Commentary: It will be interesting to see how government plans to deliver on its storage ambitions, especially with regard to technology selection, storage location and effective regulation to ensure a redesign of the National Electricity Market that facilitates this massive uptake in dispatchable generation.
Policy: Removing taxes from low priced EVs to boost demand.
Labor will introduce an Electric Car Discount (Discount). As part of the Discount, Labor will exempt many electric cars from:
- Import tariffs – a 5% tax on some imported electric cars; and
- Fringe benefits tax – a 47% tax on electric cars that are provided through work for private use.
These exemptions will be available to all electric cars below the luxury car tax threshold for fuel efficient vehicles ($77,565 in 2020-21).
The Discount will begin on 1 July 2022 and be reviewed after three years, in light of electric car take up at that time.
Commentary: With the transport sector generating more than 20% of Australia’s total emissions, the uptake of electric vehicles will be crucial to reaching net zero emissions by 2050. The rollout of a national charging network will be important to realise this goal. An unintended win may very well be the storage capacity and grid balancing services that EVs add to the grid (see our article here for more on vehicle-to-grid).
Policy: Setting pollution limits on Australia’s 215 biggest carbon polluters.

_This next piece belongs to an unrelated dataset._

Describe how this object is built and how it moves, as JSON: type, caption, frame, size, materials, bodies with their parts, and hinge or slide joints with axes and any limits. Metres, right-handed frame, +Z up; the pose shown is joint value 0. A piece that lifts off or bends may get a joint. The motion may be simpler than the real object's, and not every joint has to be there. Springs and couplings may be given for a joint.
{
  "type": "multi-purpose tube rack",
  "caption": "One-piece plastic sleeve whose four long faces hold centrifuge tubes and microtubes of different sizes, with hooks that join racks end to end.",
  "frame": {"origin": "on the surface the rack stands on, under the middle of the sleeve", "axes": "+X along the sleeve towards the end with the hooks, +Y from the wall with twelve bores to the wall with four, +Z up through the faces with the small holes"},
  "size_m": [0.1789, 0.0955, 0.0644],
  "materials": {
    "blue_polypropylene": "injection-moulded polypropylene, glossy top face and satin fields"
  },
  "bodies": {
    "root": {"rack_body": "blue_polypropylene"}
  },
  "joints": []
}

Commentary: Labor has stated that it intends to “Adopt the Business Council of Australia’s recommendation for facilities already covered by the Government’s Safeguard Mechanism that emissions be reduced gradually and predictably over time, to support international competitiveness and economic growth – consistent with industry’s own commitment to net zero by 2050.” To ensure Australia remains competitive and relevant, this may require a larger commitment.
Policy: Modernising Australia’s electricity grid through the $20 billion Rewiring the Nation plan.

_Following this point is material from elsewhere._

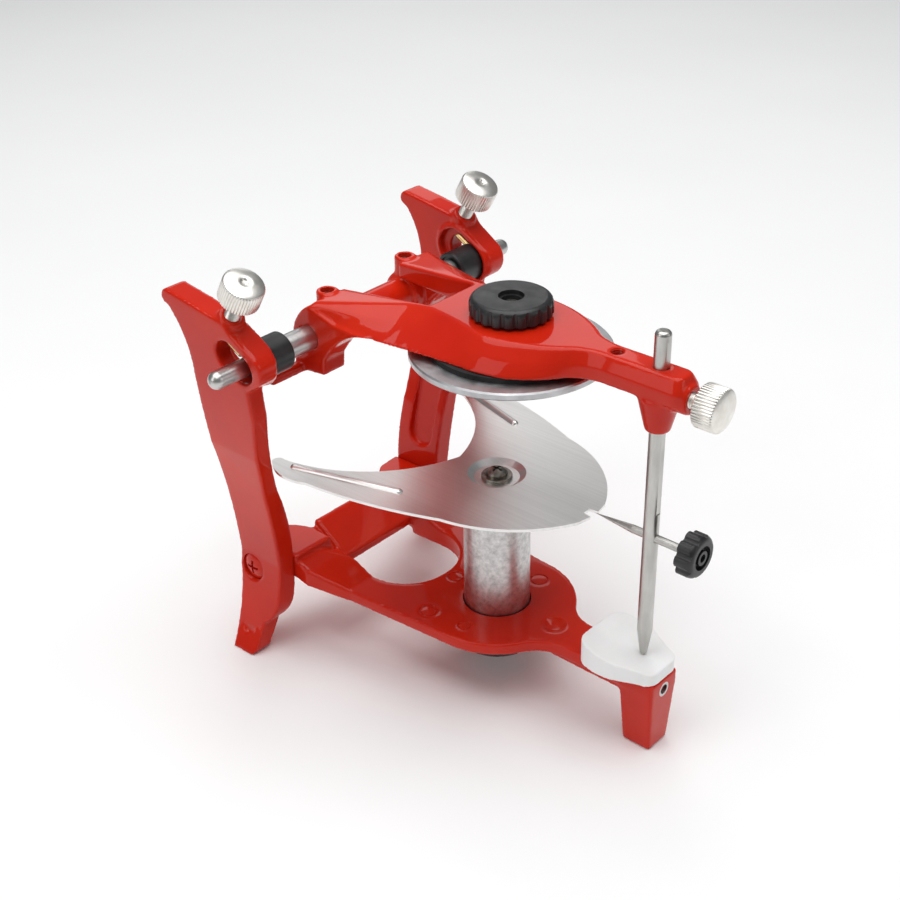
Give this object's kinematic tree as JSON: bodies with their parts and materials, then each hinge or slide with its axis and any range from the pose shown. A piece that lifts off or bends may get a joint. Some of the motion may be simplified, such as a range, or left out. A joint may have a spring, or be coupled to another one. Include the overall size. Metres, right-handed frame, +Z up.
{
  "type": "dental articulator",
  "caption": "Hinged dental articulator: base with two posts, sliding condylar shaft, upper arm with incisal pin, mounting disc and curved occlusal plate on a column.",
  "frame": {"origin": "floor level, under the middle of the whole object", "axes": "+Z up, -Y towards the incisal pin (front), +X to the object's right as seen from the front leg"},
  "size_m": [0.1416, 0.1733, 0.153],
  "materials": {
    "red_enamel": "gloss enamel",
    "black_plastic": "satin moulded",
    "black_rubber": "matt",
    "nickel_plate": "satin nickel, knurled",
    "turned_steel": "turned",
    "satin_steel": "satin",
    "sheet_steel": "bright rolled sheet",
    "dark_screw": "dark zinc",
    "brass": "machined",
    "grey_aluminium": "cast and turned",
    "cast_aluminium": "as cast, mottled",
    "white_plastic": "matt"
  },
  "bodies": {
    "lower_member": {"lower_frame": "red_enamel", "leg_thread_insert": "turned_steel", "incisal_table": "white_plastic", "column": "cast_aluminium", "column_stud": "dark_screw", "occlusal_plate": "sheet_steel", "plate_washer": "dark_screw", "plate_screw": "dark_screw", "left_condylar_post": "red_enamel", "right_condylar_post": "red_enamel", "left_post_screw": "red_enamel", "right_post_screw": "red_enamel"},
    "roller_pair": {"left_roller": "black_plastic", "right_roller": "black_plastic"},
    "upper_member": {"upper_frame": "red_enamel", "condylar_shaft": "turned_steel", "left_shaft_set_screw": "dark_screw", "right_shaft_set_screw": "dark_screw", "mounting_plate": "grey_aluminium", "mounting_spacer": "black_rubber", "mounting_stud": "dark_screw"},
    "column_washer": {"column_washer": "turned_steel"},
    "column_knob": {"column_knob": "black_plastic"},
    "mounting_washer": {"mounting_washer": "dark_screw"},
    "mounting_knob": {"mounting_knob": "black_plastic"},
    "incisal_pin": {"incisal_pin": "satin_steel"},
    "pointer": {"pointer_rod": "satin_steel", "pointer_knob": "black_plastic"},
    "front_clamp_tip": {"front_clamp_tip": "brass"},
    "front_clamp_screw": {"front_clamp_screw": "nickel_plate"},
    "left_plunger": {"left_return_plunger": "brass"},
    "left_lock_tip": {"left_lock_tip": "brass"},
    "left_lock_screw": {"left_lock_screw": "nickel_plate"},
    "right_plunger": {"right_return_plunger": "brass"},
    "right_lock_tip": {"right_lock_tip": "brass"},
    "right_lock_screw": {"right_lock_screw": "nickel_plate"}
  },
  "joints": [
    {"name": "condyle_slide", "type": "slide", "parent": "lower_member", "child": "roller_pair", "axis": [0, 0.866, 0.5], "range_m": [0, 0.008]},
    {"name": "opening", "type": "hinge", "parent": "roller_pair", "child": "upper_member", "pos_m": [0, 0.053, 0.1217], "axis": [-1, 0, 0], "range_deg": [0, 105]},
    {"name": "pin_height", "type": "slide", "parent": "upper_member", "child": "incisal_pin", "axis": [0, 0, 1], "range_m": [0, 0.02]},
    {"name": "pointer_slide", "type": "slide", "parent": "incisal_pin", "child": "pointer", "axis": [0, -1, 0], "range_m": [0, 0.012]},
    {"name": "left_plunger_slide", "type": "slide", "parent": "lower_member", "child": "left_plunger", "axis": [0, 0.866, 0.5], "range_m": [0, 0.008]},
    {"name": "left_lock_feed", "type": "slide", "parent": "lower_member", "child": "left_lock_tip", "axis": [0, -0.5, 0.866], "range_m": [0, 0.00301]},
    {"name": "left_lock_turn", "type": "hinge", "parent": "left_lock_tip", "child": "left_lock_screw", "pos_m": [-0.055, 0.05624, 0.14089], "axis": [0, -0.5, 0.866], "range_deg": [0, 1350]},
    {"name": "right_plunger_slide", "type": "slide", "parent": "lower_member", "child": "right_plunger", "axis": [0, 0.866, 0.5], "range_m": [0, 0.008]},
    {"name": "right_lock_feed", "type": "slide", "parent": "lower_member", "child": "right_lock_tip", "axis": [0, -0.5, 0.866], "range_m": [0, 0.00301]},
    {"name": "right_lock_turn", "type": "hinge", "parent": "right_lock_tip", "child": "right_lock_screw", "pos_m": [0.055, 0.05624, 0.14089], "axis": [0, -0.5, 0.866], "range_deg": [0, 1350]},
    {"name": "front_clamp_feed", "type": "slide", "parent": "upper_member", "child": "front_clamp_tip", "axis": [0, -1, 0], "range_m": [0, 0.00301]},
    {"name": "front_clamp_turn", "type": "hinge", "parent": "front_clamp_tip", "child": "front_clamp_screw", "pos_m": [0, -0.0776, 0.1302], "axis": [0, -1, 0], "range_deg": [0, 1350]},
    {"name": "mounting_knob_feed", "type": "slide", "parent": "upper_member", "child": "mounting_washer", "axis": [0, 0, 1], "range_m": [0, 0.00201]},
    {"name": "mounting_knob_turn", "type": "hinge", "parent": "mounting_washer", "child": "mounting_knob", "pos_m": [0, -0.0081, 0.14], "axis": [0, 0, 1], "range_deg": [0, 720]},
    {"name": "column_knob_feed", "type": "slide", "parent": "lower_member", "child": "column_washer", "axis": [0, 0, -1], "range_m": [0, 0.00301]},
    {"name": "column_knob_turn", "type": "hinge", "parent": "column_washer", "child": "column_knob", "pos_m": [0, -0.0022, 0.016], "axis": [0, 0, -1], "range_deg": [0, 1080]}
  ],
  "couplings": [
    {"joint": "left_plunger_slide", "follows": "condyle_slide", "ratio": 1},
    {"joint": "left_lock_feed", "follows": "left_lock_turn", "m_per_rad": 0.00012732},
    {"joint": "right_plunger_slide", "follows": "condyle_slide", "ratio": 1},
    {"joint": "right_lock_feed", "follows": "right_lock_turn", "m_per_rad": 0.00012732},
    {"joint": "front_clamp_feed", "follows": "front_clamp_turn", "m_per_rad": 0.00012732},
    {"joint": "mounting_knob_feed", "follows": "mounting_knob_turn", "m_per_rad": 0.00015915},
    {"joint": "column_knob_feed", "follows": "column_knob_turn", "m_per_rad": 0.00015915}
  ]
}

Commentary: The lack of government intervention in recent years has led to the private sector solving capacity constraints by installing storage at their generation facilities. While grid upgrades are welcomed it is important to undertake these in line with a national energy plan.
Labor seems to be aware of the challenges in this space, with Labor’s energy spokesman Chris Bowen saying that the investment test for transmission (RIT-T) can delay projects unreasonably and has called for a major reworking of the scheme.
Policy: Allocating up to $3 billion from Labor’s National Reconstruction Fund to invest in green metals (steel, alumina and aluminium); clean energy component manufacturing; hydrogen electrolysers and fuel switching; and agricultural methane reduction and waste reduction.
Commentary: Reducing carbon emissions requires a whole of market approach. See our article on the Business Drivers for Australia’s green economy here. The CEC is of the opinion that low-cost electricity provided by renewable energy can help expand Australian manufacturing capacity, create more regional jobs and growth, and reduce Australia’s greenhouse gas emissions.
In the short term, the scaling up of electrolysers and a massive expansion in renewable energy infrastructure will be hugely important to make the overall cost of green hydrogen production cost-competitive with the incumbent fossil fuels (i.e. coal).
Policy: 10,000 New Energy Apprentices and a $10 million investment in the New Energy Skills Program (to establish training (and retraining) pathways in the renewables sector).
Commentary: The CEC estimates that the transition to a clean energy market could support 80,000 jobs. Specialist engineers and trades will be required to construct infrastructure required to achieve this renewable future.
Movement on policies
As it is unclear whether Labor will win enough seats in the lower house to govern in its own right, there are two energy policy scenarios that may unfold:
- Labor wins a majority in the lower house: Labor will be free to push ahead with its renewable energy policy in its current form. However, getting the policy through the lower house is only part 1 of the battle. Passing it through a fragmented Senate will prove another challenge.
- Labor forms a minority government: Labor will need to negotiate with the Greens and other independents to guarantee confidence and supply in the lower house. This will open the door to the Greens or independents to push for a more ambitious renewable energy policy. This will put the Labor government between a rock and a hard place given that Anthony Albanese made it clear during the election campaign that he would not negotiate his policies to form a minority government. Energy policy is a touchy subject for Labor following its deal with the Greens after the 2010 federal election which saw the introduction of a carbon price that played a part in the downfall of the Labor government.